Comment author: Eliezer_Yudkowsky 02 December 2009 09:17:08AM 0 points [-]

How's the JVM on concurrency these days? My loose impression was that it wasn't actually all that hot.

Comment author: mattnewport 02 December 2009 09:51:12AM *  2 points [-]

I think it's pretty fair to say that no language or runtime is that great on concurrency today. Coming up with a better way to program for many-core machines is probably the major area of research in language design today and there doesn't appear to be a consensus on the best approach yet.

I think a case could be made that the best problem a genius-level programmer could devote themselves to right now is how to effectively program for many-core architectures.

Comment author: Henrik_Jonsson 02 December 2009 07:50:39PM *  0 points [-]

My impression is that JVM is worse at concurrency than every other approach that's been tried so far.

Haskell and other functional programming languages has many promising ideas but isn't widely used in the industry AFAIK.

This presentation gives a good short overview of the current state of concurrency approaches.

Comment author: anonym 02 December 2009 08:29:48AM 0 points [-]

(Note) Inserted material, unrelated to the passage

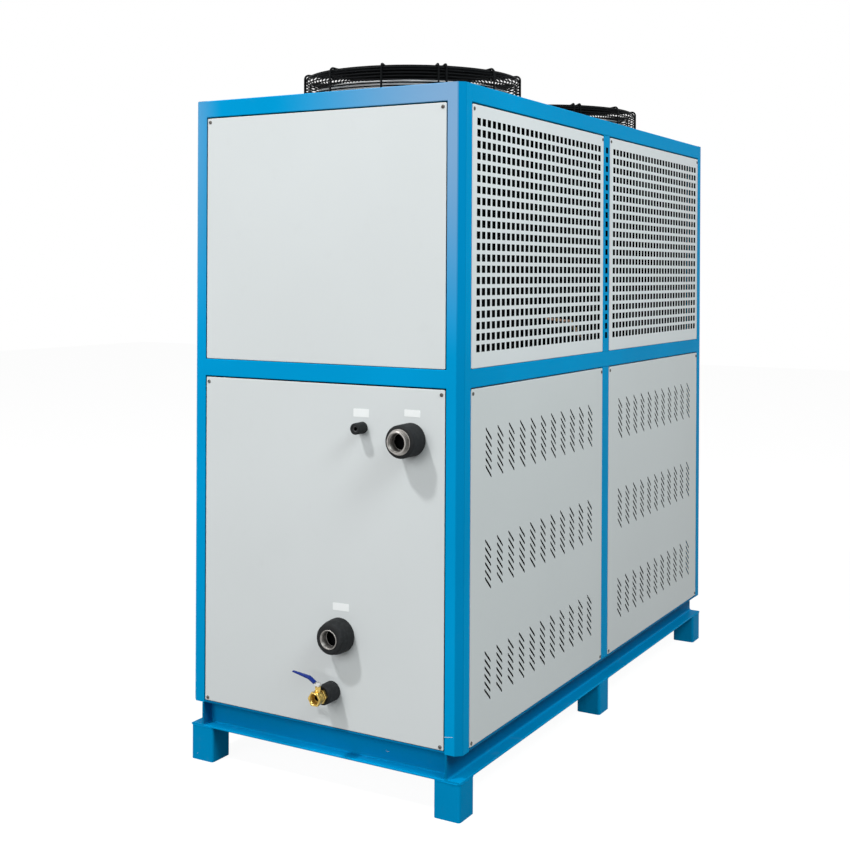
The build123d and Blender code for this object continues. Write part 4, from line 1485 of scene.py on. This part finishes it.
    def build_lever(self) -> None:
        """The lever: a bent strip with a dipped grip, under a small steel nut."""
        shape = Shape()
        base = np.array((self.drain[0], self.face - 60.0, self.drain[1] + 28.0))
        line = round_corners(((-8.0, 6.0), (-25.0, 16.5), (-73.0, 24.0)), (0, 12.0, 0), 8, closed=False)
        run = unit(np.gradient(line, axis=0))
        rise = np.stack((run[:, 1], -run[:, 0]), -1)
        round_parts = ((np.cos(turns(20)), 0.6), (np.sin(turns(20)), 0.8))
        wide, deep = (np.sign(part) * np.abs(part) ** power for part, power in round_parts)
        half = np.interp(line[:, 0], (-73, -71, -66, -30, -8), (3.6, 5.6, 6.8, 6.4, 6.0))
        thick = np.interp(line[:, 0], (-73, -71, -66, -24, -8), (1.8, 2.7, 3.2, 3.5, 3.6))
        points = np.stack((
            line[:, :1] + rise[:, :1] * thick[:, None] * deep,
            half[:, None] * wide,
            line[:, 1:] + rise[:, 1:] * thick[:, None] * deep,
        ), -1)
        shape.surface(points + base, wrap_columns=True, caps=True)
        strip = ((7.0, 1.0), (7.0, 3.2), (-2.5, 3.2), (-11.0, 9.2), (-12.0, 7.4), (-3.2, 1.0))
        strip, half_strip = round_corners(strip, 0.5, 2), (0, 5.0, 0)
        shape.prism(strip, base - half_strip, base + half_strip, (1, 0, 0), UP, slot=1)
        nut = round_corners(polygon(6, 6.5), 0.8, 3)
        shape.prism(nut, base + (0, 0, 3.3), base + (0, 0, 8.6), slot=1)
        shape.piece("valve_lever", [VINYL, CHROME], ["drain_lever"], "drain_handle")

    def build_labels(self) -> None:
        """Bare labels over the ports, a little askew."""
        shape = Shape()
        wall = Side.FRONT.value
        across = np.array(wall.across)
        for x0, x1, z0, z1, turn, slot in (
            (99.9, 144.0, 915.1, 934.6, 0.5, 0), (242.1, 285.0, 923.7, 940.1, -0.6, 0),
            (43.2, 89.9, 444.0, 461.9, 1.2, 0), (21.7, 59.7, 280.3, 298.4, -1.0, 1),
        ):
            half_x, half_z = (x1 - x0) / 2, (z1 - z0) / 2
            outline = round_corners(rectangle(-half_x, half_x, -half_z, half_z), 1.5, 3)
            tilt = math.radians(turn)
            along = across * math.cos(tilt) + UP * math.sin(tilt)
            rise = UP * math.cos(tilt) - across * math.sin(tilt)
            ends = [wall.place((x0 + x1) / 2, (z0 + z1) / 2, out) for out in (-0.1, 0.25)]
            shape.prism(outline, *ends, along, rise, slot=slot)
        shape.piece("bare_labels", [STICKER, CLEAR])


# Studio


@dataclass(frozen=True)
class Viewpoint:
    """The photograph's camera: place in millimetres, angles in degrees, focal length in pixels."""

    place: Point = (1784.7, -3426.8, 1261.3)
    yaw: float = 29.88
    pitch: float = -0.14
    roll: float = 0.29
    focal: float = 1285.8
    centre: Pair = (425.0, 275.7)
    width: float = 850.0

    def build(self) -> None:
        """Adds the camera and makes it the scene's."""
        yaw, pitch, roll = (math.radians(v) for v in (self.yaw, self.pitch, self.roll))
        ahead = Vector((-math.sin(yaw) * math.cos(pitch), math.cos(yaw) * math.cos(pitch), math.sin(pitch)))
        right = Vector((math.cos(yaw), math.sin(yaw), 0.0))
        rise = right.cross(ahead)
        turned = right * math.cos(roll) + rise * math.sin(roll)
        raised = rise * math.cos(roll) - right * math.sin(roll)
        data = bpy.data.cameras.new("Camera")
        data.sensor_width = 36.0
        data.lens = self.focal / self.width * 36.0
        data.shift_x = (self.width / 2 - self.centre[0]) / self.width
        data.shift_y = (self.centre[1] - self.width / 2) / self.width
        data.clip_end = 50.0
        camera = linked("Camera", data)
        axes = Matrix((turned, raised, -ahead)).transposed().to_4x4()
        camera.matrix_world = Matrix.Translation(Vector(self.place) * MM) @ axes
        bpy.context.scene.camera = camera


@dataclass
class Studio:
    """A pale floor, a white surround and soft lamps."""

    floor_reach: float = 14.0
    floor_colour: float = 0.14
    floor_lift: float = 0.93
    sky: float = 0.30

    def bright_rays(self, graph: Graph) -> Value:
        """One for rays that see the surround: from the camera, off gloss or through glass."""
        path = graph.node("ShaderNodeLightPath")
        kinds = ("Is Camera Ray", "Is Glossy Ray", "Is Transmission Ray")
        seen = [Value(graph, path.outputs[kind]) for kind in kinds]
        return (seen[0] + seen[1] + seen[2]).between(0.0, 0.5)

    def build_floor(self) -> None:
        """A wide floor that keeps the object's shadow and looks white round it."""
        graph = Graph(bpy.data.materials.new("studio_floor"))
        white = self.bright_rays(graph)
        graph.set(Base_Color=(*(self.floor_colour,) * 3, 1.0), Roughness=0.9, Emission_Color=(1, 1, 1, 1))
        graph.set(Specular_IOR_Level=0.0, Emission_Strength=white * self.floor_lift)
        mesh = bpy.data.meshes.new("studio_floor")
        corners = np.insert(rectangle(-1, 1, -1, 1) * self.floor_reach, 2, 0.0, axis=1)
        mesh.from_pydata(corners.tolist(), [], [(0, 1, 2, 3)])
        mesh.materials.append(graph.owner)
        linked("studio_floor", mesh)

    def build_world(self) -> None:
        """A soft grey sky for light, seen as white."""
        graph = Graph(bpy.data.worlds.new("studio_world"), "ShaderNodeBackground", "ShaderNodeOutputWorld")
        bpy.context.scene.world = graph.owner
        level = self.bright_rays(graph) * (1.0 - self.sky) + self.sky
        graph.set(Color=(1.0, 1.0, 1.0, 1.0), Strength=level)

    def lamp(
        self, name: str, place: Point, aim: Point, size: float, power: float, tint: Colour = (1.0, 1.0, 1.0)
    ) -> None:
        """Adds a square softbox.

        Args:
            name: Its name.
            place: Where it stands, in metres.
            aim: What it points at.
            size: Its width.
            power: Its power in watts.
            tint: Its colour.
        """
        data = bpy.data.lights.new(name, "AREA")
        data.shape = "SQUARE"
        data.size = size
        data.energy = power
        data.color = tint
        item = linked(name, data)
        item.location = place
        item.rotation_euler = (Vector(aim) - Vector(place)).to_track_quat("-Z", "Y").to_euler()

    def build(self) -> None:
        """Floor, surround and lamps."""
        self.build_floor()
        self.build_world()
        self.lamp("key", (-2.05, -4.6, 7.0), (0.0, -0.8, 0.9), 0.5, 285.0)
        self.lamp("front", (-1.0, -6.0, 2.4), (0.0, -0.8, 1.0), 3.0, 124.0)
        self.lamp("side", (3.8, -1.6, 4.4), (0.3, -0.2, 1.3), 2.2, 196.0, (0.94, 1.0, 1.0))
        bpy.context.scene.view_settings.view_transform = "Standard"


def main() -> None:
    """Builds every sub-assembly in order."""
    logging.basicConfig(level=logging.INFO, format="%(message)s")
    Viewpoint().build()
    Studio().build()
    base = Base()
    base.build_feet()
    base.build_members()
    base.build_marks()
    housing = HousingFrame()
    housing.build_posts()
    housing.build_mid_posts()
    housing.build_rails()
    panels = Panels()
    panels.build_ends()
    panels.build_grilles()
    panels.build_slotted()
    panels.build_shade_partition()
    panels.build_screws()
    top = Top()
    top.build_collars()
    top.build_guards()
    top.build_motors()
    top.build_rotors()
    top.dress_sheets()
    coils = Coils()
    coils.build()
    coils.build_tubes()
    pipes = PipeEnds()
    pipes.build_sleeves()
    pipes.build_sockets()
    pipes.build_overflow()
    pipes.build_valve()
    pipes.build_lever()
    pipes.build_labels()


if __name__ == "__main__":
    main()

Speaking of things that aren't Java but run on the JVM, Scala is one such (really nice) language. It's designed and implemented by one of the people behind the javac compiler, Martin Odersky. The combination of excellent support for concurrency and functional programming would make it my language of choice for anything that I would have used Java for previously, and it seems like it would be worth considering for AI programming as well.

Comment author: komponisto 03 December 2009 08:54:34PM 1 point [-]

Today I would say that if you can write AI at all, you can write the code parts in C, because AI is not a coding problem.

Exactly -- which is why the sentence sounded so odd.

Comment author: Eliezer_Yudkowsky 03 December 2009 09:18:32PM 7 points [-]

Well, yes, Yudkowsky-2002 is supposed to sound odd to a modern LW reader.